▶ [Provided data]:
[Begin]

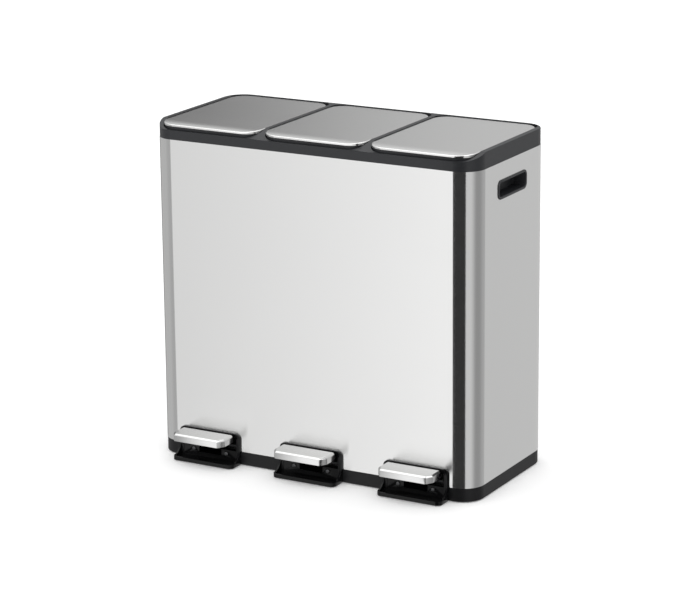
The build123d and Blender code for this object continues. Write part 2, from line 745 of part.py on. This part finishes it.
# ---- buckets ----
def make_bucket(x):
    """Tapered liner with a flange that hangs on the deck and is lifted by its edge."""
    bottom = shelf_level + bucket_lift
    outer = tapered_tub(x, 0.0, bottom, deck_top)
    inner = tapered_tub(x, bucket_wall, bottom + bucket_wall, deck_top + bucket_flange)
    flange = column(bucket_width + 2 * bucket_flange, bucket_depth + 2 * bucket_flange,
                    bucket_radius + bucket_flange, deck_top, deck_top + bucket_flange_sheet,
                    x, bucket_middle)
    return outer + flange - inner


def tapered_tub(x, wall, z_low, z_high):
    """Upright tub that narrows towards its foot."""
    low = Pos(x, bucket_middle, z_low) * RectangleRounded(
        bucket_width - 2 * (wall + bucket_taper), bucket_depth - 2 * (wall + bucket_taper),
        bucket_radius - wall - bucket_taper / 2)
    high = Pos(x, bucket_middle, z_high) * RectangleRounded(
        bucket_width - 2 * wall, bucket_depth - 2 * wall, bucket_radius - wall)
    return loft([low, high])


# ---- lids ----
def lid_body(x, inset, drop, z_low):
    """Block under the lid's top surface, with its sides moved in by inset and its top lowered by drop."""
    top = lid_top - drop
    front_y = -lid_front + inset
    roll_y = -lid_front + lid_roll
    sweep = (lid_roll ** 2 + lid_drop ** 2) / (2 * lid_drop)
    roll = Plane.YZ * RadiusArc((-lid_front, top - lid_drop), (roll_y, top), -sweep)
    rest = Plane.YZ * Polyline((roll_y, top), (lid_back, top), (lid_back, z_low), (-lid_front, z_low),
                               (-lid_front, top - lid_drop))
    block = side_solid(make_face([roll, rest]), x - lid_width / 2, x + lid_width / 2)
    return block & column(lid_width - 2 * inset, lid_length - 2 * inset, lid_radius - inset,
                          z_low, top + over, x, (front_y + lid_back - inset) / 2)


def make_lid_skin(x):
    outer = lid_body(x, 0.0, 0.0, skin_bottom)
    return outer - lid_body(x, lid_sheet, lid_sheet, skin_bottom - over)


def make_lid_frame(x):
    """Black liner under the skin: plate, rim wall and hinge knuckles."""
    inset = lid_sheet + panel_clearance / 2
    liner = lid_body(x, inset, lid_sheet, liner_bottom)
    hollow = lid_body(x, inset + liner_wall, lid_sheet + liner_plate, liner_bottom - over)
    liner -= hollow
    cut_front = trough_front - trough_floor + over
    cut_back = lid_back + over
    liner -= span(x - lid_width, x + lid_width, cut_front, cut_back, liner_bottom - over, hinge_z)
    for side in (-1, 1):
        inner = side * (ear_offset - ear_thickness / 2 - joint_gap)
        low, high = sorted((x + inner, x + inner - side * knuckle_length))
        liner += bar_x(knuckle_radius, low, high, hinge_y, hinge_z)
        liner += span(low, high, hinge_y - knuckle_radius, hinge_y + hinge_pin_radius, hinge_z,
                      liner_top - liner_plate / 2)
        notch_low, notch_high = sorted((x + inner, x + inner + side * (ear_thickness + 2 * joint_gap)))
        liner -= span(notch_low, notch_high, cut_front, cut_back, hinge_z - knuckle_radius, liner_top + over)
        liner -= bar_x(hinge_pin_radius + running_clearance, low - over, high + over, hinge_y, hinge_z)
    return liner


def make_lid_crank(x):
    """Steel crank plate hung from the liner ahead of the hinge, carrying the pin that the rod lifts."""
    high = x - rod_head_sheet / 2 - joint_gap
    low = high - crank_sheet
    plate_top = liner_top - liner_plate
    brace = crank_eye * sin(radians(45))
    foot_y = crank_y - crank_foot
    plate = side_plate([(foot_y, plate_top), (crank_back, plate_top), (crank_y + brace, crank_z - brace),
                        (crank_y - brace, crank_z + brace), (foot_y, plate_top - crank_sheet)], low, high)
    plate += bar_x(crank_eye, low, high, crank_y, crank_z)
    plate += span(low, low + crank_foot, foot_y, crank_back, plate_top - crank_foot_sheet, plate_top)
    return plate + bar_x(crank_pin_radius, low, x + rod_head_sheet / 2 + joint_gap, crank_y, crank_z)


def make_lid_buffers(x):
    """Rubber buffers between the liner and the deck, ahead of the bucket flange."""
    place_x = lid_width / 2 - lid_sheet - liner_wall - buffer_inset
    pieces = []
    for side in (-1, 1):
        for y in (opening_front + buffer_setback, opening_back - buffer_setback):
            middle = x + side * place_x
            pieces.append(span(middle - buffer_width / 2, middle + buffer_width / 2,
                               y - buffer_radius, y + buffer_radius, deck_top, liner_bottom))
    return group(pieces)


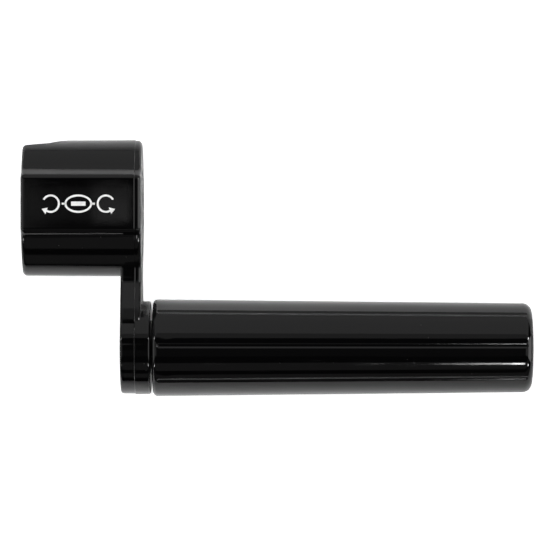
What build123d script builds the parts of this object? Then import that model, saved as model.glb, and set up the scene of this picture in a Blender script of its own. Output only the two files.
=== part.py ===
from build123d import *
import os
from math import acos, atan2, cos, degrees, radians, sin, tan

# A hand crank for turning guitar tuning pegs, lying flat as it rests on a bench.
# The origin is the centre of the peg cup's mouth. +X runs from the mouth along the handle,
# +Y from the handle up to the cup, and +Z is up. All sizes are in millimetres.

# ---- Driving dimensions -------------------------------------------------------------------
overall_length = 110.0
crank_throw = 30.2           # from the cup's axis to the handle's axis

cup_length = 25.8
cup_half_height = 14.8       # the long way of the oval, along Y
cup_half_depth = 10.2        # the short way, along Z
cup_end_radius = 7.35
cup_draft = 0.35             # degrees, closing towards the mouth outside and the floor inside
cup_wall = 2.2
cup_floor = 4.8
mouth_rounding = 0.9
rim_rounding = 0.95
parting_depth = 1.5          # from the closed end to the mould's parting line
parting_lip = 0.03           # a narrow ledge at the parting line
parting_bevel = 0.1          # and a bevel past it, at 45 degrees
cup_inset = 0.1              # keeps the arm's root inside the drafted cup wall

pad_height = 10.5            # of the flat panels above the mid-plane
pad_upper_edge = 6.8         # where the flat and its slope would meet, above the cup's axis
pad_lower_edge = 4.9         # and below it
pad_upper_slope = 58.0       # degrees
pad_lower_slope = 50.0
pad_upper_rounding = 1.5
pad_lower_rounding = 2.0
pad_upper_blend = 2.7        # radius of the hollow where the upper slope meets the cup
pad_lower_blend = 2.0
label_margin = 1.65
label_length = 21.55
label_width = 7.75
label_centre = 0.8
label_depth = 0.3
label_corner = 2.0

arm_thickness = 4.6
arm_half_width = 4.9
arm_root_blend = 2.6
arm_waist = 14.2             # from the handle's axis to where the neck starts to flare
arm_waist_blend = 4.0
arm_flare_radius = 25.0
arm_rounding = 0.6
boss_radius = 9.95
boss_thickness = 6.5
boss_rounding = 0.5

rib_width = 1.5
rib_reach = 2.9
rib_spacing = 9.4
rib_recess = 2.0             # from the mouth to the ribs' near ends
button_slot = 10.8           # between facing ribs, for the flat button of a tuning peg

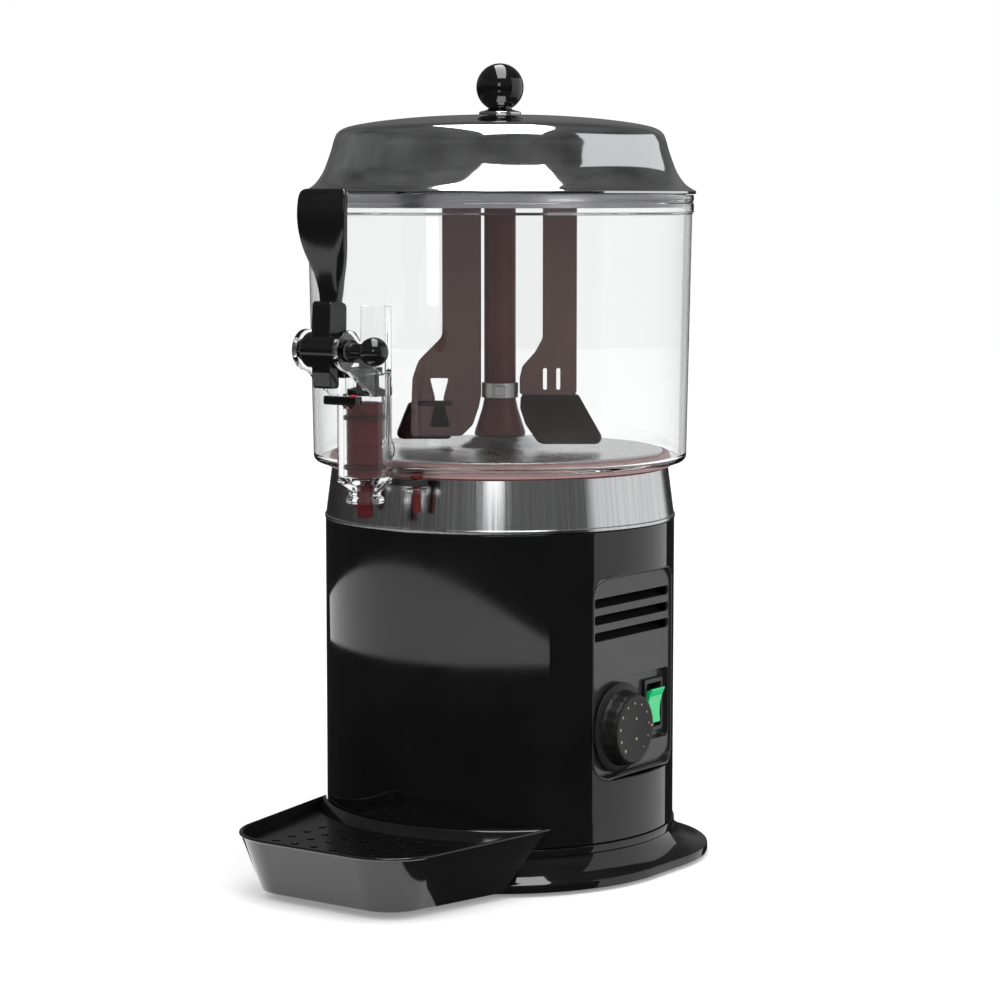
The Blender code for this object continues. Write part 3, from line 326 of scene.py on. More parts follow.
def draw_turned(wires: Wiring, given: dict[str, bpy.types.NodeSocket]) -> bpy.types.NodeSocket:
    """Lathe marks: fine rings about the column axis, uneven in depth.

    Args:
        wires: The node tree's wiring.
        given: The group's input sockets.

    Returns:
        Height.
    """
    place = about_axis(wires, given["Centre Y"])
    radius = radius_of(wires, place)
    line = wires.node("CombineXYZ")
    wires.feed(line.inputs[0], wires.maths("ADD", radius, place.outputs[2]))
    return wires.noise(line.outputs[0], wires.maths("DIVIDE", 1.0, given["Pitch"]), 3.0)


def draw_brushed(wires: Wiring, given: dict[str, bpy.types.NodeSocket]) -> bpy.types.NodeSocket:
    """Brushing round a turned sheet: streaks that run up the side, seamless round it.

    Args:
        wires: The node tree's wiring.
        given: The group's input sockets.

    Returns:
        A mask of streaks.
    """
    place = about_axis(wires, given["Centre Y"])
    radius = radius_of(wires, place)
    spot = wires.node("CombineXYZ")
    for index in (0, 1):
        unit = wires.maths("DIVIDE", place.outputs[index], radius)
        wires.feed(spot.inputs[index], wires.maths("MULTIPLY", unit, given["Around"]))
    wires.feed(spot.inputs[2], wires.maths("MULTIPLY", place.outputs[2], given["Along"]))
    return wires.noise(spot.outputs[0], 1.0, 6.0)


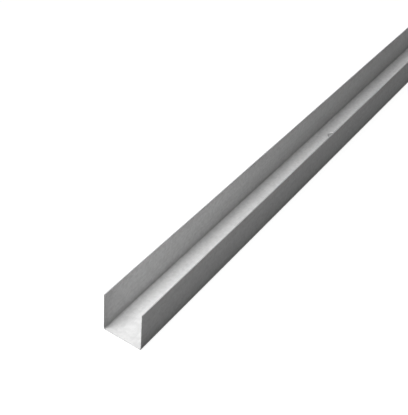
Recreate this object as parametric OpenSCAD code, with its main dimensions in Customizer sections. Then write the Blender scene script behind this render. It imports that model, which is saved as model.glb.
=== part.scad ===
// Drywall track channel: one length of plain U section, cold rolled from thin galvanised steel strip.
// It lies on its web. +X runs along the length, +Y across the web and +Z up the flanges.
// The origin is the middle of the web's underside.

/* [Section] */
// Width of the web, over the outsides of the two flanges
web_w = 28; // [20:0.5:100]
// Height of the flanges, from the web's underside to their free edges
flange_h = 27; // [15:0.5:60]
// Thickness of the steel strip
sheet_t = 0.6; // [0.4:0.05:1.5]
// Inside radius of the two bends
bend_r = 1; // [0.4:0.1:3]
// Radius worn by the slitting knives along the two free edges
edge_r = 0.12; // [0.05:0.01:0.18]

/* [Length] */
// Length of the stock
length = 3000; // [1000:10:6000]

/* [Fixing holes] */
// Diameter of the holes punched along the middle of the web
hole_d = 8; // [4:0.5:14]
// Distance from one end to the centre of the first hole
hole_start = 290; // [50:5:400]
// Distance between the centres of neighbouring holes
hole_pitch = 300; // [100:5:600]

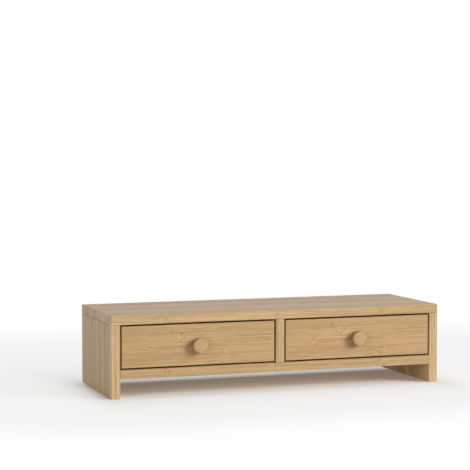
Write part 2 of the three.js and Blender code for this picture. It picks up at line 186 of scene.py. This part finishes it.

[End]

Nothing but the lines from the one with "Recreate this object" to the one with "hole_pitch = 300; // [100:5:600]" should be echoed, both of them included, exactly as written.

▶ [Reply to the exercise]:
Recreate this object as parametric OpenSCAD code, with its main dimensions in Customizer sections. Then write the Blender scene script behind this render. It imports that model, which is saved as model.glb.
=== part.scad ===
// Drywall track channel: one length of plain U section, cold rolled from thin galvanised steel strip.
// It lies on its web. +X runs along the length, +Y across the web and +Z up the flanges.
// The origin is the middle of the web's underside.

/* [Section] */
// Width of the web, over the outsides of the two flanges
web_w = 28; // [20:0.5:100]
// Height of the flanges, from the web's underside to their free edges
flange_h = 27; // [15:0.5:60]
// Thickness of the steel strip
sheet_t = 0.6; // [0.4:0.05:1.5]
// Inside radius of the two bends
bend_r = 1; // [0.4:0.1:3]
// Radius worn by the slitting knives along the two free edges
edge_r = 0.12; // [0.05:0.01:0.18]

/* [Length] */
// Length of the stock
length = 3000; // [1000:10:6000]

/* [Fixing holes] */
// Diameter of the holes punched along the middle of the web
hole_d = 8; // [4:0.5:14]
// Distance from one end to the centre of the first hole
hole_start = 290; // [50:5:400]
// Distance between the centres of neighbouring holes
hole_pitch = 300; // [100:5:600]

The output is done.